Copy out all lines that hold "picture".

— Available data —
------------------------------------------------

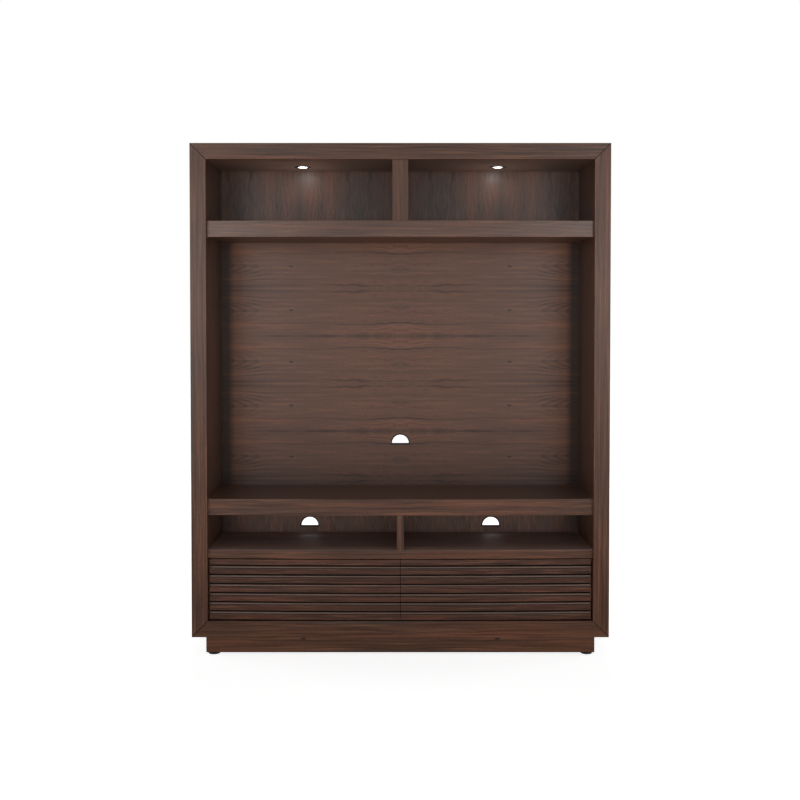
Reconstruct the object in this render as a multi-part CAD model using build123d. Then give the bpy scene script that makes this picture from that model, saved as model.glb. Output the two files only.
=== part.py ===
from build123d import *
import math
import os

# Walnut wall cabinet for a television. A mitred picture frame stands in front of double-skinned
# sides and top. Inside it are two lit display bays, the television bay, two media bays and two wide
# drawers with bowed, slatted fronts. It stands on an inset plinth with four levelling feet.
# Millimetres, +Z up, the front faces -Y, and the origin is on the floor under the middle.

# Clear sizes of the bays
bay_wide = 1595
bay_deep = 440
display_bay_tall = 250
tv_bay_tall = 1083
media_bay_tall = 145

# Mitred frame: two posts and two rails of one section
frame_wide = 66
frame_deep = 38
frame_ease = 1.5

# Boards
skin = 19
lining = 16
back_board = 9
back_recess = 16
stile_deep = 38
shelf_tall = 67
deck_tall = 35
display_divider_wide = 65
media_divider_wide = 30
partition_wide = 19
divider_setback = 2

# Bowed front line of the shelves, deck and drawers, behind the face of the frame
bow_rise = 18
bow_end_setback = 22
edge_end_deep = 16
edge_ease = 1.5

# Plinth and levelling feet
foot_gap = 10
plinth_tall = 66
plinth_board = 19
plinth_side_inset = 58
plinth_front_inset = 12
plinth_back_inset = 30
block_side = 60
block_tall = 40
foot_pad_radius = 24
foot_pad_tall = 5
foot_hub_tall = 9
foot_stem_radius = 5
foot_stem_engage = 25
foot_wall_gap = 5.5
foot_bore_clearance = 0.3

# Half-round cable holes, flat side down
cable_hole_radius = 37.5
tv_cable_hole_rise = 187
media_cable_hole_rise = 29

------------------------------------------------

— Task output —
Reconstruct the object in this render as a multi-part CAD model using build123d. Then give the bpy scene script that makes this picture from that model, saved as model.glb. Output the two files only.
# Walnut wall cabinet for a television. A mitred picture frame stands in front of double-skinned